Hubo una época en la que fui un joven en cierta medida atormentado. No es algo atípico, suele darse en buena parte de la humanidad, sobre todo cuando atraviesa esta su edad adolescente. Los días de otoño, con la garra tórrida del estío ya languidecida por completo y las aceras regadas con el llanto pardo que los árboles derramaran sobre ellas, solía deambular sin rumbo entre los senderos de mi pueblo. Contemplaba las formas siniestras de los árboles estirando sus retorcidas prolongaciones sobre las laderas que desprendían un aroma a tierra húmeda. A toda máquina sonaba, en tales ocasiones, la música que el walkman procesaba y los auriculares derramaban como una tormenta en mis oídos. Era frecuente, por entonces, que abandonara mis sentidos a la avalancha de emociones depresivas que el disco "Draconian times" de "Paradise Lost" desencadenaba en mi mente. Ensoñaciones delirantes cobraban forma en mi cabeza, entretejidas al ritmo de aquellos pesados acordes preñados de melancolía y rabia. La naturaleza fértil, empapada con el rocío pertinaz de esa época, desplegaba al mismo tiempo ante mis ojos un espectáculo de hermosa decadencia. Semejante oleaje de sensaciones fue grabando, a fuego, un mensaje indeleble en lo más profundo de mi subconsciente, como si de un humus imperecedero se tratase. Años después, aún perdura en las habitaciones de mi alma un cierto sabor, dulcificado con la edad, a tierra húmeda, árboles desnudos, bosques pelados, laderas umbrías y pasajes cubiertos de una pátina de terror revestida de elegancia. Aquellos despojos ruinosos de alguna casa o una cabaña aferrándose a los pies de una montaña escabrosa marcaron, a fuerza de acordes metálicos, cada parte de su decadente esencia. 
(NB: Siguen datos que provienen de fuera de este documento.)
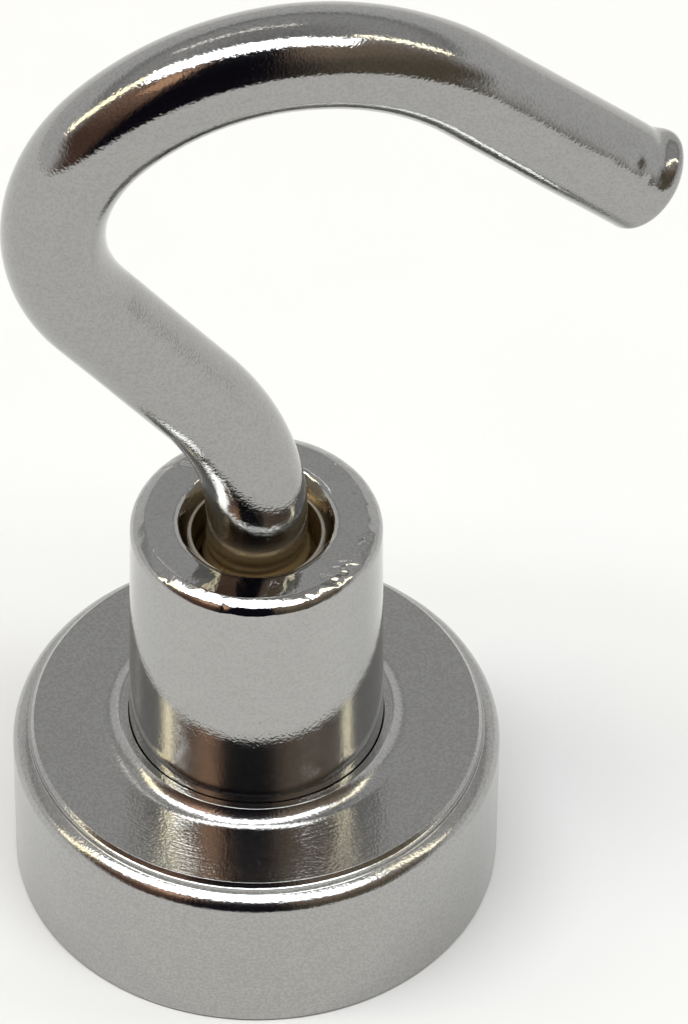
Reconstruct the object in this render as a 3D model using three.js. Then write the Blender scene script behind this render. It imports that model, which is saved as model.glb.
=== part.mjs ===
// A 12 mm pot magnet with an internally threaded neck and an open hook screwed into it.
// Millimetres, +Z up. The origin is the centre of the contact face, the neck's axis is Z,
// and the hook lies in the XZ plane with its mouth towards +X.

import * as THREE from 'three';
import { mergeVertices } from 'three/addons/utils/BufferGeometryUtils.js';

const ROUND_SIDES = 48; // facets round the cup, neck and magnet
const WIRE_SIDES = 28; // facets round the hook's wire
const EDGE_STEPS = 5; // facets across each rounded edge

// cup: a drawn steel pot, open downwards
const CUP_RADIUS = 6;
const CUP_HEIGHT = 4.5;
const CUP_WALL = 1.1;
const CUP_SHOULDER_RADIUS = 0.41; // rounding of the top outer edge, up to a sloping band
const CUP_SHOULDER_SWEEP = THREE.MathUtils.degToRad(58);
const CUP_SHOULDER_DROP = 0.7; // of its start below the flat
const CUP_STEP_RADIUS = 5.6; // fine riser between the band and the flat
const CUP_STEP_DROPS = [0.25, 0.11]; // of its foot and top below the flat
const CUP_FLAT_RADIUS = 5.47; // where the flat ends in a small chamfer
const CUP_RIM_CHAMFER = 0.08;

// collar: the lip of the cup's hole, turned up round the neck
const COLLAR_RADIUS = 3.3; // at its peak
const COLLAR_HEIGHT = 0.28;
const COLLAR_SEAM_HEIGHT = 0.24; // where its top meets the neck
const COLLAR_FOOT_RADIUS = 3.82; // where its concave sweep meets the cup's flat
const COLLAR_FILLET = 0.57;
const COLLAR_SWEEP = THREE.MathUtils.degToRad(58);

// magnet and what holds it in the cup
const MAGNET_RADIUS = 4.5;
const MAGNET_HEIGHT = 3;
const MAGNET_CHAMFER = 0.15;
const FILM_THICKNESS = 0.1;
const RESIN_EDGE_RECESS = 0.18; // the resin climbs a little up both walls
const RESIN_MIDDLE_RECESS = 0.25;

// neck: a turned bush, staked through the cup's floor
const NECK_RADIUS = 3.08;
const NECK_TOP = 11.5;
const NECK_RIM_ROUND = 0.4;
const SPIGOT_RADIUS = 2.2;
const STAKE_RADIUS = 2.6;
const STAKE_DEPTH = 0.4;
const MOUTH_RADIUS = 2.065; // where the neck's flat top ends
const MOUTH_ROUND = 0.25;
const MOUTH_HALF_ANGLE = THREE.MathUtils.degToRad(35); // of the cone below the rounding

// M3 x 0.5 thread, as closed rings: a turning hook then stays clear of the neck at every angle
const THREAD_PITCH = 0.5;
const BORE_MINOR_RADIUS = 1.28;
const BORE_MAJOR_RADIUS = 1.55;
const SHANK_ROOT_RADIUS = 1.2;
const SHANK_CREST_RADIUS = 1.47;
const SHANK_POINT_CHAMFER = 0.3;
const SHANK_THREADS = 12;

// hook: one bent wire, its bends as [radius, turn in degrees], a positive turn bending towards -X
const WIRE_RADIUS = 1.22;
const BEND_START_Z = 11.72;
const LOWER_BEND = [6.89, 37.5];
const BACK_STRAIGHT = 4.05;
const BACK_BEND = [4.1, -85.7];
const CROWN_BEND = [6.25, -82.8];
const TAIL_STRAIGHT = 5.85;
const TIP_ROUND = 0.18;
const BEND_STEP = 0.5; // greatest length between rings in a bend

const cupFloorZ = MAGNET_HEIGHT + FILM_THICKNESS;
const pocketRadius = CUP_RADIUS - CUP_WALL;
const shoulderCentreRadius = CUP_RADIUS - CUP_SHOULDER_RADIUS;
const shoulderCentreZ = CUP_HEIGHT - CUP_SHOULDER_DROP;
const mouthConeRadius = MOUTH_RADIUS - MOUTH_ROUND * Math.cos(MOUTH_HALF_ANGLE);
const mouthConeZ = NECK_TOP - MOUTH_ROUND * (1 - Math.sin(MOUTH_HALF_ANGLE));
const boreTopZ = mouthConeZ - (mouthConeRadius - BORE_MAJOR_RADIUS) / Math.tan(MOUTH_HALF_ANGLE);
const shankThreadTopZ = boreTopZ - THREAD_PITCH / 2; // puts the shank's crests in the bore's grooves
const shankBottomZ = shankThreadTopZ - SHANK_THREADS * THREAD_PITCH - SHANK_POINT_CHAMFER;

const nickel = new THREE.MeshStandardMaterial({ color: 0xbab7b0, roughness: 0.25, metalness: 1 });
const magnetPlating = new THREE.MeshStandardMaterial({ color: 0xc6c5c2, roughness: 0.2, metalness: 1 });
const resin = new THREE.MeshStandardMaterial({ color: 0x2a2b2d, roughness: 0.5, metalness: 0 });
const adhesive = new THREE.MeshStandardMaterial({ color: 0xb9a77c, roughness: 0.4, metalness: 0 });

// Points on an arc about (r, z), angles measured from the outward radius towards +Z.
function arc(r, z, radius, fromAngle, toAngle) {
  const points = [];
  for (let i = 0; i <= EDGE_STEPS; i++) {
    const angle = fromAngle + ((toAngle - fromAngle) * i) / EDGE_STEPS;
    points.push([r + radius * Math.cos(angle), z + radius * Math.sin(angle)]);
  }
  return points;
}

// A body of revolution from a counter-clockwise outline in r and z, turned so that its axis is Z.
function turned(outline, sides) {
  const points = outline.map(([r, z]) => new THREE.Vector2(r, z));
  const geometry = new THREE.LatheGeometry(points, sides);
  geometry.rotateX(Math.PI / 2);
  return welded(geometry);
}

// A closed outline off the axis: its last point meets its first.
function turnedRing(outline, sides) {
  return turned([...outline, outline[0]], sides);
}

function welded(geometry) {
  geometry.deleteAttribute('normal');
  geometry.deleteAttribute('uv');
  const merged = mergeVertices(geometry, 1e-5);
  const index = merged.getIndex().array;
  const kept = [];
  for (let i = 0; i < index.length; i += 3) {
    const [a, b, c] = [index[i], index[i + 1], index[i + 2]];
    if (a !== b && b !== c && c !== a) kept.push(a, b, c);
  }
  merged.setIndex(kept);
  merged.computeVertexNormals();
  return merged;
}

function named(name, geometry, material) {
  const mesh = new THREE.Mesh(geometry, material.clone());
  mesh.name = name;
  return mesh;
}

function potCup() {
  const outline = [
    [pocketRadius, CUP_RIM_CHAMFER],
    [pocketRadius + CUP_RIM_CHAMFER, 0],
    [CUP_RADIUS - CUP_RIM_CHAMFER, 0],
    [CUP_RADIUS, CUP_RIM_CHAMFER],
    ...arc(shoulderCentreRadius, shoulderCentreZ, CUP_SHOULDER_RADIUS, 0, CUP_SHOULDER_SWEEP),
    [CUP_STEP_RADIUS + 0.01, CUP_HEIGHT - CUP_STEP_DROPS[0]],
    [CUP_STEP_RADIUS, CUP_HEIGHT - CUP_STEP_DROPS[1]],
    [CUP_FLAT_RADIUS, CUP_HEIGHT],
    ...arc(COLLAR_FOOT_RADIUS, CUP_HEIGHT + COLLAR_FILLET, COLLAR_FILLET,
      -Math.PI / 2, -Math.PI / 2 - COLLAR_SWEEP),
    [COLLAR_RADIUS, CUP_HEIGHT + COLLAR_HEIGHT],
    [NECK_RADIUS, CUP_HEIGHT + COLLAR_SEAM_HEIGHT],
    [NECK_RADIUS, CUP_HEIGHT],
    [SPIGOT_RADIUS, CUP_HEIGHT],
    [SPIGOT_RADIUS, cupFloorZ + STAKE_DEPTH],
    [STAKE_RADIUS, cupFloorZ],
    [pocketRadius, cupFloorZ],
  ];
  return named('pot_cup', turnedRing(outline, ROUND_SIDES), nickel);
}

// Root and crest points of a ring thread, from its top thread down.
function threadRings(topZ, count, rootRadius, crestRadius) {
  const points = [];
  for (let i = 0; i < count; i++) {
    points.push([rootRadius, topZ - i * THREAD_PITCH]);
    points.push([crestRadius, topZ - (i + 0.5) * THREAD_PITCH]);
  }
  points.push([rootRadius, topZ - count * THREAD_PITCH]);
  return points;
}

function threadedBush() {
  const threads = Math.floor((boreTopZ - cupFloorZ) / THREAD_PITCH);
  const outline = [
    ...threadRings(boreTopZ, threads, BORE_MAJOR_RADIUS, BORE_MINOR_RADIUS),
    [BORE_MAJOR_RADIUS, cupFloorZ],
    [STAKE_RADIUS, cupFloorZ],
    [SPIGOT_RADIUS, cupFloorZ + STAKE_DEPTH],
    [SPIGOT_RADIUS, CUP_HEIGHT],
    [NECK_RADIUS, CUP_HEIGHT],
    ...arc(NECK_RADIUS - NECK_RIM_ROUND, NECK_TOP - NECK_RIM_ROUND, NECK_RIM_ROUND, 0, Math.PI / 2),
    ...arc(MOUTH_RADIUS, NECK_TOP - MOUTH_ROUND, MOUTH_ROUND, Math.PI / 2, Math.PI - MOUTH_HALF_ANGLE),
  ];
  return named('threaded_bush', turnedRing(outline, ROUND_SIDES), nickel);
}

function magnetDisc() {
  const outline = [
    [0, 0],
    [MAGNET_RADIUS - MAGNET_CHAMFER, 0],
    [MAGNET_RADIUS, MAGNET_CHAMFER],
    [MAGNET_RADIUS, MAGNET_HEIGHT - MAGNET_CHAMFER],
    [MAGNET_RADIUS - MAGNET_CHAMFER, MAGNET_HEIGHT],
    [0, MAGNET_HEIGHT],
  ];
  return named('magnet_disc', turned(outline, ROUND_SIDES), magnetPlating);
}

function adhesiveFilm() {
  const radius = MAGNET_RADIUS - MAGNET_CHAMFER;
  const outline = [
    [0, MAGNET_HEIGHT],
    [radius, MAGNET_HEIGHT],
    [radius, cupFloorZ],
    [0, cupFloorZ],
  ];
  return named('adhesive_film', turned(outline, ROUND_SIDES), adhesive);
}

function pottingRing() {
  const outline = [
    [MAGNET_RADIUS, RESIN_EDGE_RECESS],
    [(MAGNET_RADIUS + pocketRadius) / 2, RESIN_MIDDLE_RECESS],
    [pocketRadius, RESIN_EDGE_RECESS],
    [pocketRadius, cupFloorZ],
    [MAGNET_RADIUS - MAGNET_CHAMFER, cupFloorZ],
    [MAGNET_RADIUS - MAGNET_CHAMFER, MAGNET_HEIGHT],
    [MAGNET_RADIUS, MAGNET_HEIGHT - MAGNET_CHAMFER],
  ];
  return named('potting_ring', turnedRing(outline, ROUND_SIDES), resin);
}

// The wire's centreline after bending: straight lines and arcs in the XZ plane, from the shank's end up.
function hookSpans() {
  const spans = [];
  let [x, z, heading] = [0, shankBottomZ, Math.PI / 2];
  let start = 0;
  const add = (length, radius, turn) => {
    spans.push({ start, length, x, z, heading, radius, turn });
    if (turn === 0) {
      x += length * Math.cos(heading);
      z += length * Math.sin(heading);
    } else {
      const side = Math.sign(turn) * radius;
      x += side * (Math.sin(heading + turn) - Math.sin(heading));
      z -= side * (Math.cos(heading + turn) - Math.cos(heading));
      heading += turn;
    }
    start += length;
  };
  const bend = ([radius, degrees]) => {
    const turn = THREE.MathUtils.degToRad(degrees);
    add(radius * Math.abs(turn), radius, turn);
  };
  add(BEND_START_Z - shankBottomZ, 0, 0);
  bend(LOWER_BEND);
  add(BACK_STRAIGHT, 0, 0);
  bend(BACK_BEND);
  bend(CROWN_BEND);
  add(TAIL_STRAIGHT, 0, 0);
  return spans;
}

// Where a point of the straight blank goes when the wire is bent: s along the wire, side towards +X of it.
function bent(spans, s, side) {
  const span = spans.findLast((each) => s >= each.start) ?? spans[0];
  const along = s - span.start;
  let { x, z, heading } = span;
  if (span.turn === 0) {
    x += along * Math.cos(heading);
    z += along * Math.sin(heading);
  } else {
    const arm = Math.sign(span.turn) * span.radius;
    const turn = along / arm;
    x += arm * (Math.sin(heading + turn) - Math.sin(heading));
    z -= arm * (Math.cos(heading + turn) - Math.cos(heading));
    heading += turn;
  }
  return [x + side * Math.sin(heading), z - side * Math.cos(heading)];
}

// The straight blank's outline as [radius, distance from the shank's end].
function blankOutline(spans) {
  const last = spans[spans.length - 1];
  const wireEnd = last.start + last.length;
  const threadTop = shankThreadTopZ - shankBottomZ;
  const outline = [
    [0, 0],
    [SHANK_ROOT_RADIUS - SHANK_POINT_CHAMFER, 0],
    ...threadRings(threadTop, SHANK_THREADS, SHANK_ROOT_RADIUS, SHANK_CREST_RADIUS).reverse(),
  ];
  for (const span of spans.slice(1)) {
    const steps = span.turn === 0 ? 1 : Math.ceil(span.length / BEND_STEP);
    for (let i = 0; i < steps; i++) {
      outline.push([WIRE_RADIUS, span.start + (span.length * i) / steps]);
    }
  }
  outline.push(...arc(WIRE_RADIUS - TIP_ROUND, wireEnd - TIP_ROUND, TIP_ROUND, 0, Math.PI / 2));
  outline.push([0, wireEnd]);
  return outline;
}

function screwHook() {
  const spans = hookSpans();
  const geometry = turned(blankOutline(spans), WIRE_SIDES);
  const position = geometry.getAttribute('position');
  for (let i = 0; i < position.count; i++) {
    const [x, z] = bent(spans, position.getZ(i), position.getX(i));
    position.setX(i, x);
    position.setZ(i, z);
  }
  geometry.computeVertexNormals();
  return named('screw_hook', geometry, nickel);
}

const magnet = new THREE.Group();
magnet.add(potCup(), threadedBush(), magnetDisc(), adhesiveFilm(), pottingRing());

const hook = new THREE.Group();
hook.add(screwHook());

const hookMagnet = new THREE.Group();
hookMagnet.add(magnet, hook);

export default hookMagnet;
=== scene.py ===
import math

import bpy
import numpy as np
from mathutils import Matrix, Vector, noise


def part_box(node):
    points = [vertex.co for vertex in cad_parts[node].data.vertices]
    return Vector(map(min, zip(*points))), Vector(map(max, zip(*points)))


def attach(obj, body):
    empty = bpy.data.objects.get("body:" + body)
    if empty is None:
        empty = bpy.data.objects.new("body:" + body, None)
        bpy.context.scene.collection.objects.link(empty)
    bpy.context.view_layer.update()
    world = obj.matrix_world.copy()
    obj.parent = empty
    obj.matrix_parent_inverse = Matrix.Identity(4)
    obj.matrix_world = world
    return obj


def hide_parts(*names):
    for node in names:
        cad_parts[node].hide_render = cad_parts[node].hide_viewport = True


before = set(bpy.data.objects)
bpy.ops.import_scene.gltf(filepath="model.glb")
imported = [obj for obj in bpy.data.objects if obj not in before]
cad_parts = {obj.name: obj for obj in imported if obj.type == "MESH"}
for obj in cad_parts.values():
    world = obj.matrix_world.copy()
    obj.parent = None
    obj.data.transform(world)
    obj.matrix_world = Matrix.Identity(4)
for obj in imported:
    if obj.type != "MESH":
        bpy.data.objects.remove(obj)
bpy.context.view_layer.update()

# Small pot magnet with a threaded neck and a bent wire hook.
# Outlines are in millimetres and become metres when a mesh is made.
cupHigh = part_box("pot_cup")[1]
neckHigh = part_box("threaded_bush")[1]
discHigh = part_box("magnet_disc")[1]
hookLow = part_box("screw_hook")[0]
mm = 0.001
print("frame loaded:", ", ".join(sorted(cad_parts)))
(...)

 No en vano, cuando me detengo para meditar sobre ello, me doy cuenta que de forma quizá inconsciente, nunca falta la presencia de los bosques oscuros entre las páginas de mis creaciones literarias. La naturaleza, a veces en su vertiente más terrible, ostenta un protagonismo predominante en mis escritos, un liderazgo aplastante que a veces ensombrece incluso a los propios personajes. Es como un ente rebosante de vida que palpita por cada uno de los poros de mi cerebro para destilar su negra magia sobre las páginas.
 No es extraño que, a veces, el ser humano se sienta deprimido ante las abrumadoras fuerzas a las que lo somete la propia existencia. Lo bueno es poder atesorar esos fragmentos pasajeros de vida en alguna habitación del inconsciente para, más adelante, usarlos como fructífero alimento en alguna reflexión, cuento o cualquier otro producto de tu imaginación.
 El libro "La huella del cazador" bebe, en cierta medida, de esos manantiales candentes que impregnaron mi mente en épocas más tortuosas de mi vida. Por eso ahora me gusta ver reflejado en sus páginas una parte de ese "yo" de otras edades de mi devenir como ser humano a veces frágil, pero siempre tenaz y testarudo. 
 Hoy he vuelto a "desempolvar" los sonidos de ese grupo que cinceló aquellos paisajes otoñales que más tarde me servirían como "lago" cuajado de pulsantes inspiraciones. Me ha parecido inevitable arrojar esta reflexión un tanto melancólica quizá, pero no carente de cierto orgullo por una de mis creaciones.
 Ahora, todo aquel que quiera adentrarse en ese pequeño universo donde reinan los vetustos robles, infestado de criaturas espantosas y plagado de tragedias, tiene la ocasión de hacerlo. Es mi forma de compartir inquietudes y fragmentos de existencia. Es la grandeza de la literatura, que te brinda la oportunidad de alzar la voz para que más personas observen el mundo bajo el mismo prisma que utilizaste en determinados momentos.